Lindsay Zier-Vogel is a Toronto-based writer, arts
educator and love letterer. Her work has been published in various publications
including the forthcoming edition of The
Letters Page (University of Nottingham), Where The Nights are Twice as Long (Goose Lane Editions), Watermarks: Writing by Lido Lovers and Wild
Swimmers (Frogmore Press/Pells Pool, UK), The Temz Review, The Toronto
Star, The Lampeter Review, Taddle Creek. She is currently working
on an epistolary novel about Amelia Earhart, titled “Letters to Amelia” and is
one of three contributors to the popular swimming blog, Swimming Holes We Have
Known. Her hand bound books of poetry are in the permanent collection at the
Thomas Fisher Rare Books Library. Lindsay
is the creator of The Love Lettering Project, an internationally acclaimed
community art project that has been bringing anonymous love letters to
strangers since 2004. She is currently working on two books about the project –
a DIY guidebook for adults and a children’s picture book.

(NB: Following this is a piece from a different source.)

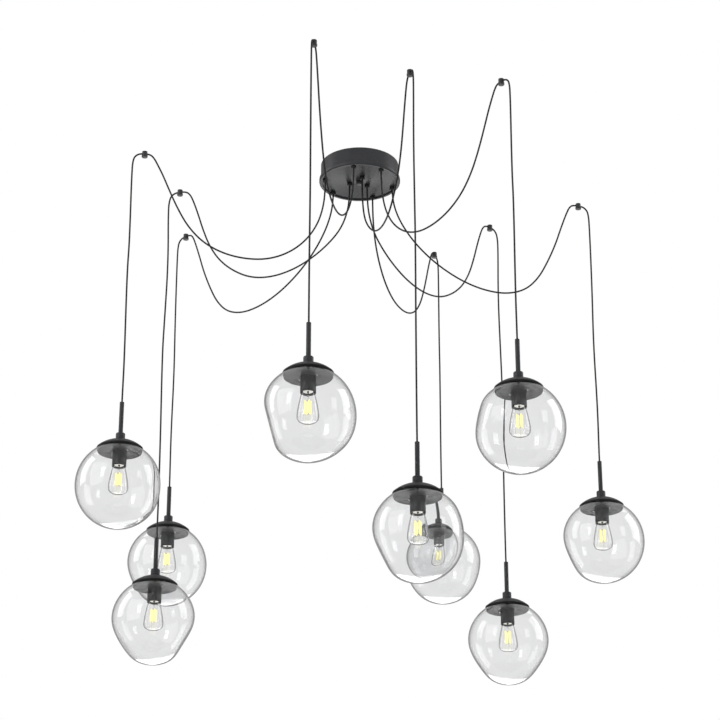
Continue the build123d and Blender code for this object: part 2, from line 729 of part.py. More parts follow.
# ---------------------------------------------------------------- assembly
def pendant_place(number, kind, bearing):
    """Place of a pendant's axis at the level of its collar's top."""
    hang = -drop_of(number, kind) - STEM_LENGTH
    place = Rot(0, 0, bearing) * Pos(HOOK_RADIUS[kind] + DROP_OFFSET, 0, hang)
    return place * Rot(0, 0, -bearing)


def main():
    os.makedirs("parts", exist_ok=True)
    write("canopy_pan", [canopy_pan()])
    write("crossbar", [crossbar()])
    write("canopy_fixings", canopy_fixings())
    grips = []
    bases = []
    caps = []
    for _, kind, bearing in arms():
        turn = Rot(0, 0, bearing)
        grips += [turn * Pos(GRIP_RADIUS[kind], 0, 0) * piece for piece in cord_grip()]
        bases.append(turn * Pos(HOOK_RADIUS[kind], 0, 0) * hook_base())
        caps.append(turn * Pos(HOOK_RADIUS[kind], 0, 0) * hook_cap())
    write("cord_grips", grips)
    write("hook_bases", bases)
    write("hook_caps", caps)

    fitter = [stem(), stem_bushing(), collar(), dome_cap(), gasket(), pendant_nipple()]
    holder_nut = hex_nut(
        LOCK_NUT_FLATS, NIPPLE_HOLE, HOLDER_NUT_TOP - LOCK_NUT_HEIGHT, LOCK_NUT_HEIGHT
    )
    screws = around(clamp_screw(), SCREW_COUNT, SCREW_CIRCLE_DIAMETER, SCREW_BEARING)
    lampholder = [clamp_disc(), *screws, socket_cup(), holder_nut, lamp_socket()]
    bulb = [bulb_envelope(), bulb_base(), bulb_mount(), *filaments()]
    for number, kind, bearing in arms():
        turn = Rot(0, 0, bearing)
        place = pendant_place(number, kind, bearing)
        write(f"swag_cord_{number}", [turn * cord_tube(f"swag_cord_{number}", swag_route(kind))])
        write(
            f"drop_cord_{number}",
            [turn * cord_tube(f"drop_cord_{number}", drop_route(number, kind))],
        )
        write(f"fitter_{number}", [place * piece for piece in fitter])
        write(f"glass_globe_{number}", [place * glass_globe(GLOBE_DENTS[number])])
        write(f"lampholder_{number}", [place * piece for piece in lampholder])
        write(f"bulb_{number}", [place * piece for piece in bulb])


main()
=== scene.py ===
import math

import bmesh
import bpy
from bpy.props import FloatProperty, FloatVectorProperty, PointerProperty
from bpy.types import Operator, Panel, PropertyGroup
from mathutils import Matrix, Vector


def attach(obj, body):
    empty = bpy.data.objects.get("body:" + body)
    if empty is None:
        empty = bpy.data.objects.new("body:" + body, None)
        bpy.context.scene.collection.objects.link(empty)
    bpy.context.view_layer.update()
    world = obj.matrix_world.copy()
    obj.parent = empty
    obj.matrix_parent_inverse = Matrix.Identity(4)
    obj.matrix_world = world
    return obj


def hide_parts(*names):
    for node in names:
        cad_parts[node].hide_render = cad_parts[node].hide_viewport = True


bl_info = {
    "name": "Cluster pendant",
    "version": (1, 0, 0),
    "blender": (4, 5, 0),
    "location": "View3D > Sidebar > Pendant",
    "description": "Dresses a cluster pendant: swagged cords, turned metalwork and dented blown-glass globes",
    "category": "Object",
}

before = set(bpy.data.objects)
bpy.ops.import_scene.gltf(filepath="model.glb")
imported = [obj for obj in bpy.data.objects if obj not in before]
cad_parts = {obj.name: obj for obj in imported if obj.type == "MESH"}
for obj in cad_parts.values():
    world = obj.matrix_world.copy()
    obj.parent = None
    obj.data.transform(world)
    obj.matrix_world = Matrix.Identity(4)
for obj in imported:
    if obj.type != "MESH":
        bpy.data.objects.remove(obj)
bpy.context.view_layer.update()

# Arms round the canopy: three groups, each with a wide, a near and a middle arm.
GROUP_BEARINGS = (44.0, 164.0, 284.0)
ARM_SPREAD = 23.8
ARM_KINDS = (("wide", -ARM_SPREAD), ("near", 0.0), ("middle", ARM_SPREAD))
HOOK_RADIUS = {"wide": 0.748, "near": 0.593, "middle": 0.665}
DROP = {"wide": 0.878, "near": 1.150, "middle": 0.830}
DROP_TRIM = {2: -0.003, 5: 0.006}
GRIP_RADIUS = {"wide": 0.107, "near": 0.032, "middle": 0.107}
DROP_OFFSET = 0.034
CORD_TOP = -0.038
CORD_AT_HOOK = -0.007
CORD_IN_STEM = 0.015

# Routes of the cords as (distance from the canopy's axis, height).
SWAG_ROUTE = {
    "wide": (
        (0.107, -0.092), (0.124, -0.153), (0.161, -0.212), (0.212, -0.265), (0.274, -0.309),
        (0.343, -0.342), (0.416, -0.360), (0.488, -0.360), (0.552, -0.336), (0.598, -0.288),
        (0.632, -0.226), (0.662, -0.159), (0.684, -0.096), (0.704, -0.044), (0.716, -0.018),
        (0.729, -0.007),
    ),
    "near": (
        (0.032, -0.092), (0.038, -0.152), (0.060, -0.210), (0.102, -0.258), (0.155, -0.299),
        (0.216, -0.330), (0.284, -0.345), (0.350, -0.338), (0.408, -0.307), (0.455, -0.264),
        (0.489, -0.209), (0.512, -0.149), (0.530, -0.092), (0.545, -0.050), (0.557, -0.022),
        (0.573, -0.007),
    ),
    "middle": (
        (0.107, -0.092), (0.113, -0.153), (0.131, -0.214), (0.166, -0.270), (0.218, -0.315),
        (0.283, -0.341), (0.353, -0.343), (0.420, -0.328), (0.480, -0.295), (0.526, -0.245),
        (0.559, -0.186), (0.586, -0.126), (0.607, -0.076), (0.624, -0.042), (0.635, -0.021),
        (0.648, -0.007),
    ),
}
DROP_BEND = ((0.0145, -0.007), (0.028, -0.0155), (0.034, -0.028))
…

Sure takes me back. I wrote on and off and had to work full time for 21 years to make money so writing was done anywhere. I've been working on a book for 45 years! Now at 71 I finally have a "room of my own" and am working on a first draft. Writing can happen anywhere but publishing needs a space of your own. I appreciate your dedication. Have faith that you'll get more structure soon and enjoy your kids. Life is great, however it works out!